In 2023, Portugal implemented for the first time a comprehensive legal framework addressing the taxation of crypto-assets.
The reform introduced significant changes across multiple tax fronts, namely: (i) personal income tax; (ii) corporate income tax; and (iii) stamp duty. While the stated objective was to align Portugal’s tax treatment of crypto assets with international best practices, the new framework raises questions about whether the country is still a “crypto-friendly” jurisdiction.
Against this backdrop, the evolving Portuguese approach highlights the urgent need for consistent guidance from the tax authorities, which is essential to ensure legal certainty and compliance and to safeguard Portugal’s competitiveness.
PIT Rules on Crypto Assets
The enacted rules define crypto-assets as any digital representation of value or rights that can be transferred or stored electronically through distributed ledger technology or similar systems, while expressly excluding single, non-fungible crypto-assets such as NFTs.
In terms of taxation, the reform now extends beyond capital gains to also cover other forms of income derived from activities such as mining, staking, and related operations.
Gains resulting from the sale of crypto assets that do not qualify as securities are treated as capital gains and taxed at a flat rate of 28%. The “First-In, First-Out” (FIFO) method applies and the taxable amount is determined by the difference between the disposal value and the acquisition value, net of any portion already classified as investment income.
An important development is the introduction of an exemption for gains on the disposal of crypto assets held for more than 365 days.

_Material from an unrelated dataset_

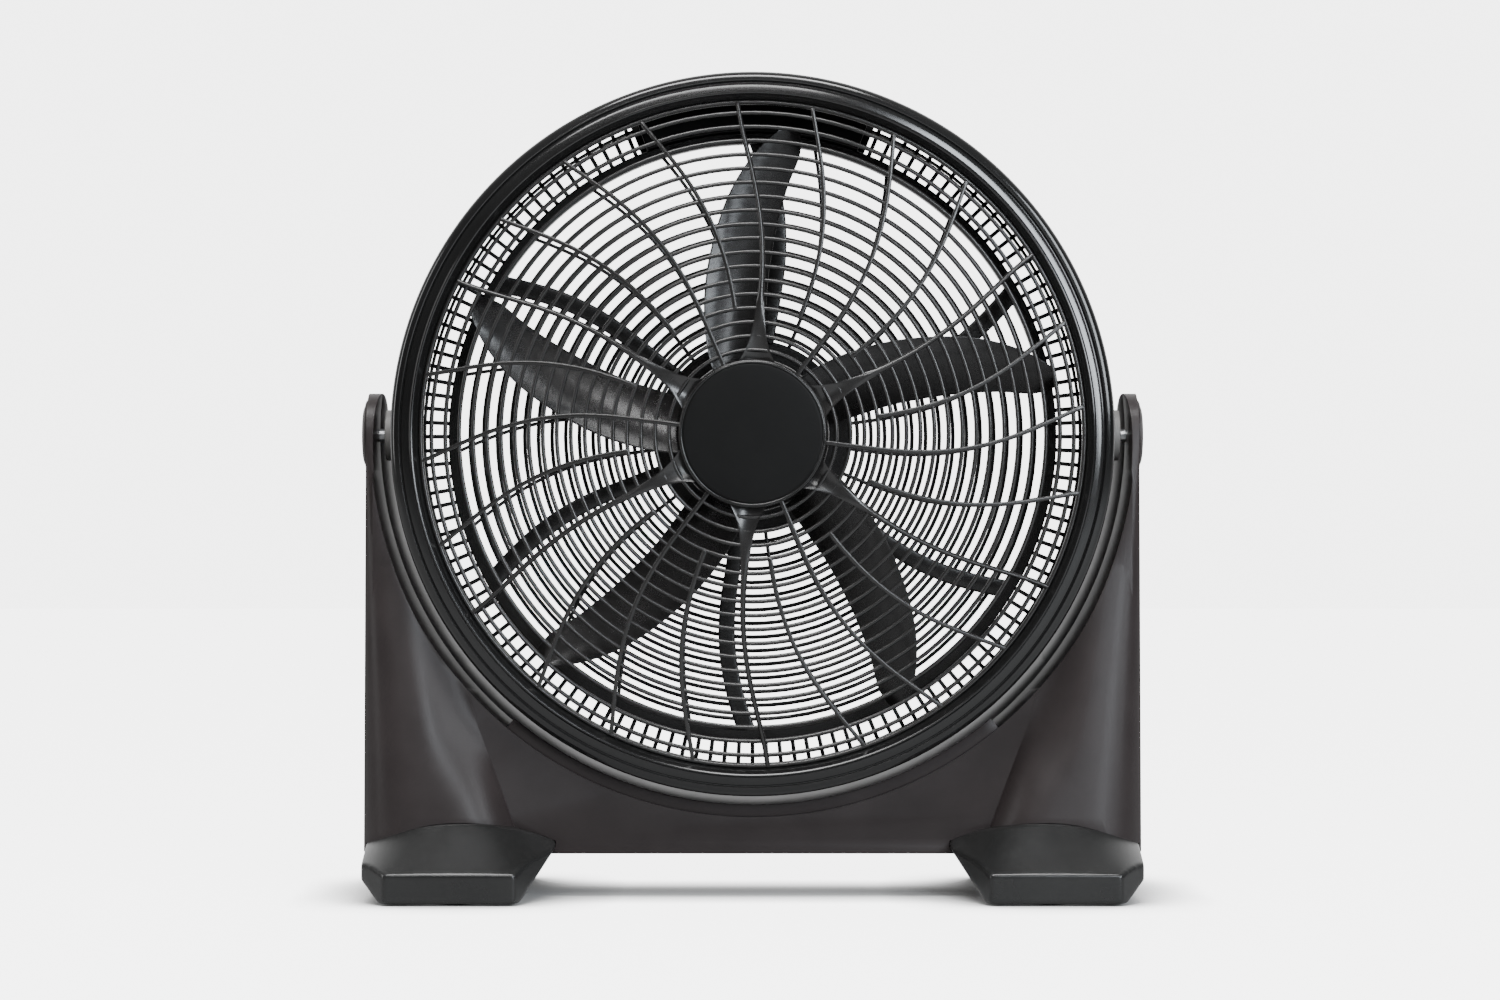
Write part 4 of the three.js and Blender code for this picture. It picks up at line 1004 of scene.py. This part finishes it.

This provision signals Portugal’s intention to balance its new approach with some measure of competitiveness, seeking to maintain its attractiveness. However, the exemption is not absolute. It does not apply where income is earned or owed by a person or entity that is not tax resident in another EU or EEA Member State, or in a jurisdiction that has entered into a double tax treaty or an information exchange agreement with Portugal. The application of this rule remains somewhat unclear, given the inherently dematerialized nature of crypto.
The law further specifies that exchanges between crypto-assets are not treated as taxable events, with taxation deferred until conversion into FIAT currency. Income generated from crypto-assets, including through delegated or off-chain staking, is classified as investment income, but where compensation is received in the form of crypto, taxation is triggered only upon their disposal, at which point the capital gains rules apply. In contrast, mining and staking activities carried out directly on-chain are classified as business and professional income. A simplified regime may apply to these activities, with a coefficient of 0.95 for mining and 0.15 for crypto-asset transactions, although such income is only recognized when converted into FIAT.
In addition to these measures, an “exit tax” was introduced for cases where a taxpayer ceases to be resident in Portugal or discontinues a business activity, in which case all crypto-assets are deemed to have been disposed of at that time. Finally, the law imposes reporting obligations on all natural or legal entities that provide custody or administration of crypto on behalf of third parties or operate trading platforms. These entities must report all transactions and identify relevant taxpayers, but enforcement may be difficult due to challenges in identifying crypto holders, the limited number of registered service providers, and the difficulty of imposing obligations on providers with little or no local presence.
Stamp Duty
Since 2023, gratuitous transfers of crypto assets in Portugal have been subject to a 10% stamp duty. The duty applies only to transactions with a Portuguese nexus: assets are considered located in Portugal if deposited with institutions based, managed, or permanently established there. For non-deposited assets, transfers on death are deemed located in Portugal if the deceased was domiciled there, while other gratuitous transfers are deemed located in Portugal if the beneficiary is domiciled there.
The taxable value is set according to the Stamp Duty Code’s valuation rules, or alternatively by an official market quotation or declared value. Transfers between spouses, civil partners, and direct ascendants or descendants are exempt.
Conclusion
Portugal’s approach to crypto taxation marks a turning point in balancing innovation and regulation. The 2023 reforms brought clarity, moving beyond ambiguity and firmly integrating crypto into the tax system.
While this framework challenges Portugal’s reputation as a “crypto haven,” measures such as holding-period exemptions show an effort to remain competitive.
The real test will be whether legislators and tax authorities can keep pace with the rapidly evolving crypto ecosystem. To remain globally relevant, Portugal must adapt its framework to technological change, international standards, and market dynamics — while preserving its appeal to investors.